Les réformes d’ordre « constitutionnel » — sur les rapports entre le Parlement et l’Elysée, sur le « statut des élus », etc. — passent à côté du vrai problème. En Europe, comme ailleurs, les rapports entre les différentes institutions de l’Etat prennent des formes très variables. Ici, le régime est plutôt « présidentiel » ; là, les députés ont des pouvoirs plus étendus — et ainsi de suite. Cependant, on observe partout exactement les mêmes résultats : chômage de masse, inégalités croissantes, précarité de l’emploi, pauvreté, délocalisations, démantèlement des services publics — et tous les autres fléaux du capitalisme. Ces fléaux, en France, sont-ils vraiment le produit du « déséquilibre » entre le parlement et l’exécutif ? Et en quoi une « réforme des institutions » changerait-elle quoi que ce soit du point de vue des travailleurs et de leur famille ? Sous la « VIe République », les capitalistes possèderaient-ils toujours les banques et les grands groupes industriels ? Le sort des salariés seraient-ils toujours décidés par la Bourse ? Y aurait-il toujours près de six millions de personnes vivant dans la misère ? Si la réponse à ces questions est « oui », alors il faudrait nous expliquer l’utilité de cette VIe République !

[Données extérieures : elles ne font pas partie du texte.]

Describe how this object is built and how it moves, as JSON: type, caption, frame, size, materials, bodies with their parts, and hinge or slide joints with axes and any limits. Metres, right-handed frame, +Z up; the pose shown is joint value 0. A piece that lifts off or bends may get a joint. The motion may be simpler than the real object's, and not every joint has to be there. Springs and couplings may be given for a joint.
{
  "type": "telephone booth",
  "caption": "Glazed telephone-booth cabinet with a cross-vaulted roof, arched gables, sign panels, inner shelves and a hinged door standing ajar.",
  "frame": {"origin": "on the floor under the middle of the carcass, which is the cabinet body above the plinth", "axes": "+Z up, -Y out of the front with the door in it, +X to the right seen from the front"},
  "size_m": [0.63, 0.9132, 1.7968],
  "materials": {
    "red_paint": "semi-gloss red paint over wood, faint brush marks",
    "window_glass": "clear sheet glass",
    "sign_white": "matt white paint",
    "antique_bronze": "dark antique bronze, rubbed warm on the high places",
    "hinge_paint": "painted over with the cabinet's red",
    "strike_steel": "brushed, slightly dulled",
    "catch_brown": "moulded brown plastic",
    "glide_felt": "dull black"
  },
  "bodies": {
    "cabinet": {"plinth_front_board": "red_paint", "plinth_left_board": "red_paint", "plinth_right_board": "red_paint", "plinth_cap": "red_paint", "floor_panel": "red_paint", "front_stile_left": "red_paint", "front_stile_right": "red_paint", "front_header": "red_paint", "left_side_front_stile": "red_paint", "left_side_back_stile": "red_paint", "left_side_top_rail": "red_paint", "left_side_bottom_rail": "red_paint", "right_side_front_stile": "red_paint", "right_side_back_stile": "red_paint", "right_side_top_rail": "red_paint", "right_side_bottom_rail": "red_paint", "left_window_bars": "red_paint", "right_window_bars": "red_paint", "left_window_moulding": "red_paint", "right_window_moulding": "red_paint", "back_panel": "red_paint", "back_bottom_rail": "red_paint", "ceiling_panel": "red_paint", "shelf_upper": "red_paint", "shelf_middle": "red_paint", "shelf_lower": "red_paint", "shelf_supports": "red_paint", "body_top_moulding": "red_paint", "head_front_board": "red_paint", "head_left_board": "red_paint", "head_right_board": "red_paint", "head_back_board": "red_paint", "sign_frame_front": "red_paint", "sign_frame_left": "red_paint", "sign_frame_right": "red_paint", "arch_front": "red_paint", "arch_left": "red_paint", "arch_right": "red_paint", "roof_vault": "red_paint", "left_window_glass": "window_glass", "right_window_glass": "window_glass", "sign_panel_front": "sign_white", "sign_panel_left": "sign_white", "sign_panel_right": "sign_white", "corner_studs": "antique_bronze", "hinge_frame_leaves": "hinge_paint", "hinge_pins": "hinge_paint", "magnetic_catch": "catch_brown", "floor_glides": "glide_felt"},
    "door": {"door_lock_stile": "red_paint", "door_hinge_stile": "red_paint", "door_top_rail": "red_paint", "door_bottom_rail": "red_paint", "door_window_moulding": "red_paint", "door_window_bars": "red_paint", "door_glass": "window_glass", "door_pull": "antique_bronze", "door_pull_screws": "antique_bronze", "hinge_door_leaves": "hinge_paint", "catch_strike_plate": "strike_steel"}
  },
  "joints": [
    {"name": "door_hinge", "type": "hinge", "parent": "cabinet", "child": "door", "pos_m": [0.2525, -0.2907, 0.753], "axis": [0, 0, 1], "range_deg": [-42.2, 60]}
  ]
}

Pour une république socialiste

Outre qu’elle occulte la question fondamentale du pouvoir économique des capitalistes, on ne peut s’empêcher de penser que la revendication d’une « VIe République » sert aussi à dédouaner les dirigeants de gauche de leur propre responsabilité politique. Est-ce la faute aux particularités institutionnelles de la Ve République si le gouvernement PS-PCF de 1997 à 2002 a transféré 31 milliards d’euros de biens publics au secteur privé ? Et si, à l’époque, les pouvoirs du Président de la République avaient été moins étendus, ces privatisations auraient-elles eu des conséquences moins graves ? Est-ce la faute des institutions si, malgré cette expérience douloureuse, le programme défendu par la direction actuelle du PCF propose toujours de laisser l’essentiel de l’économie et des banques privées entre les mains des capitalistes ? Un « rééquilibrage institutionnel » empêchera-t-il les capitalistes d’user et d’abuser de ce pouvoir économique pour poursuivre leurs attaques contre les travailleurs et leur famille ?

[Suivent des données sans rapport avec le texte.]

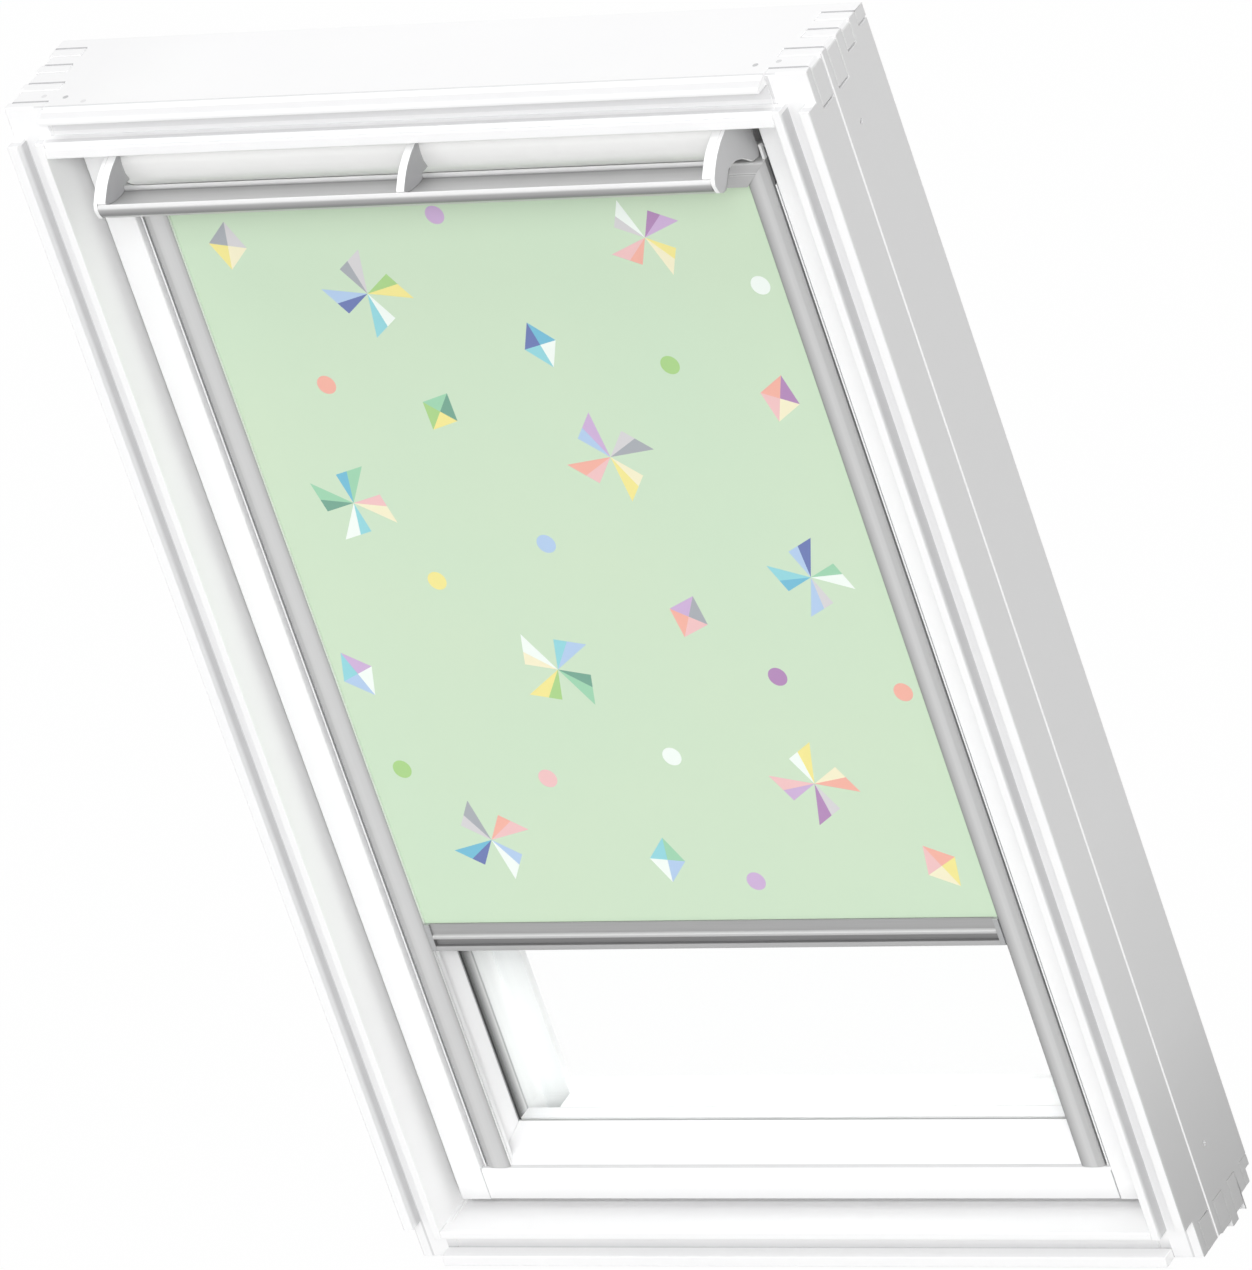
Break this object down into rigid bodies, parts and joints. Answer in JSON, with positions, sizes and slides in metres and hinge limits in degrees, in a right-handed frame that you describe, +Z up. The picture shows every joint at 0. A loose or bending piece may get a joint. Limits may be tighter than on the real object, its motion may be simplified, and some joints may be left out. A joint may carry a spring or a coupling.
{
  "type": "skylight window blind",
  "caption": "White centre-pivot roof window with a roller blind on its sash, a vent flap and a top control bar.",
  "frame": {"origin": "middle of the flat rib face under the frame", "axes": "+Z up along the window, +Y out of the room through the glass, +X to the right seen from the room"},
  "size_m": [0.78, 0.1629, 1.1865],
  "materials": {
    "white_paint": "white painted timber, satin",
    "pale_cladding": "pale lacquered sheet",
    "steel": "zinc plated",
    "glass": "clear",
    "spacer_metal": "matt",
    "black_rubber": "matt",
    "pale_rubber": "matt",
    "filter_foam": "open cell foam",
    "aluminium": "satin anodised",
    "white_plastic": "smooth moulded",
    "blind_fabric": "coated blackout cloth, printed"
  },
  "bodies": {
    "frame": {"frame_side_left": "white_paint", "frame_side_right": "white_paint", "frame_top": "white_paint", "frame_bottom": "white_paint", "frame_cladding_left": "pale_cladding", "frame_cladding_right": "pale_cladding", "frame_cladding_bottom": "pale_cladding", "frame_cladding_top": "pale_cladding", "pivot_plate_left": "steel", "pivot_plate_right": "steel", "latch_striker": "steel"},
    "sash": {"pivot_bush_left": "steel", "pivot_bush_right": "steel", "sash_stile_left": "white_paint", "sash_stile_right": "white_paint", "sash_top": "white_paint", "sash_bottom": "white_paint", "glass_inner": "glass", "glass_outer": "glass", "glass_spacer": "spacer_metal", "glazing_seal": "black_rubber", "weather_seal_left": "pale_rubber", "weather_seal_right": "pale_rubber", "weather_seal_bottom": "pale_rubber", "sash_cover_left": "pale_cladding", "sash_cover_right": "pale_cladding", "sash_cover_bottom": "pale_cladding", "sash_cover_top": "pale_cladding", "latch_case": "steel", "vent_filter_left": "filter_foam", "vent_filter_right": "filter_foam", "blind_rail_left": "aluminium", "blind_rail_right": "aluminium", "blind_casing": "aluminium", "blind_casing_end_left": "white_plastic", "blind_casing_end_right": "white_plastic", "roller_shaft": "steel", "roller_spring": "steel"},
    "control_bar": {"vent_flap": "white_plastic", "control_bar": "aluminium", "flap_fin_middle": "white_plastic", "flap_end_left": "white_plastic", "flap_end_right": "white_plastic", "hinge_pin_left": "steel", "hinge_pin_right": "steel"},
    "latch_bolt": {"latch_bolt": "steel"},
    "blind_roller": {"roller_tube": "aluminium", "roller_winding": "blind_fabric", "roller_plug_left": "white_plastic", "roller_plug_right": "white_plastic"},
    "blind_bar": {"blind_bar": "aluminium", "blind_glider_left": "white_plastic", "blind_glider_right": "white_plastic", "blind_fabric": "blind_fabric"}
  },
  "joints": [
    {"name": "sash_pivot", "type": "hinge", "parent": "frame", "child": "sash", "pos_m": [0, -0.01425, 0.59405], "axis": [1, 0, 0], "range_deg": [0, 160]},
    {"name": "control_bar_hinge", "type": "hinge", "parent": "sash", "child": "control_bar", "pos_m": [0, -0.04425, 1.1255], "axis": [1, 0, 0], "range_deg": [0, 40]},
    {"name": "latch_bolt_slide", "type": "slide", "parent": "sash", "child": "latch_bolt", "axis": [0, 0, 1], "range_m": [-0.0065, 0.0002]},
    {"name": "blind_slide", "type": "slide", "parent": "sash", "child": "blind_bar", "axis": [0, 0, 1], "range_m": [-0.22, 0.715], "deforming": ["blind_fabric"]},
    {"name": "roller_turn", "type": "hinge", "parent": "sash", "child": "blind_roller", "pos_m": [0, -0.03375, 1.079], "axis": [1, 0, 0], "range_deg": [-4830, 1490]}
  ],
  "couplings": [
    {"joint": "latch_bolt_slide", "follows": "control_bar_hinge", "m_per_rad": -0.009},
    {"joint": "roller_turn", "follows": "blind_slide", "rad_per_m": -117.65}
  ]
}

C’est là que réside le fond du problème. De même que les dirigeants du parti, ayant abandonné les idées du marxisme, se contentent d’un programme de réformes superficielles qui laissent intact le pouvoir économique de la classe capitaliste, de même ils se limitent à des ajustements « institutionnels » superficiels, dans le cadre de la République capitaliste, et renoncent à l’objectif d’une République socialiste. La « VIe République » n’est pas une alternative au capitalisme. Elle constitue, au contraire, une tentative de trouver une alternative au socialisme. L’impasse dans laquelle se trouve le capitalisme, et l’impossibilité de résoudre les problèmes de la majorité de la population sur la base de ce système, finiront par déboucher sur une confrontation majeure entre les classes. Dans ce contexte, le programme du PCF devrait présenter une alternative révolutionnaire au système actuel. Il faut rejeter le piège de la VIe République capitaliste, et ouvrir la perspective d’une République socialiste !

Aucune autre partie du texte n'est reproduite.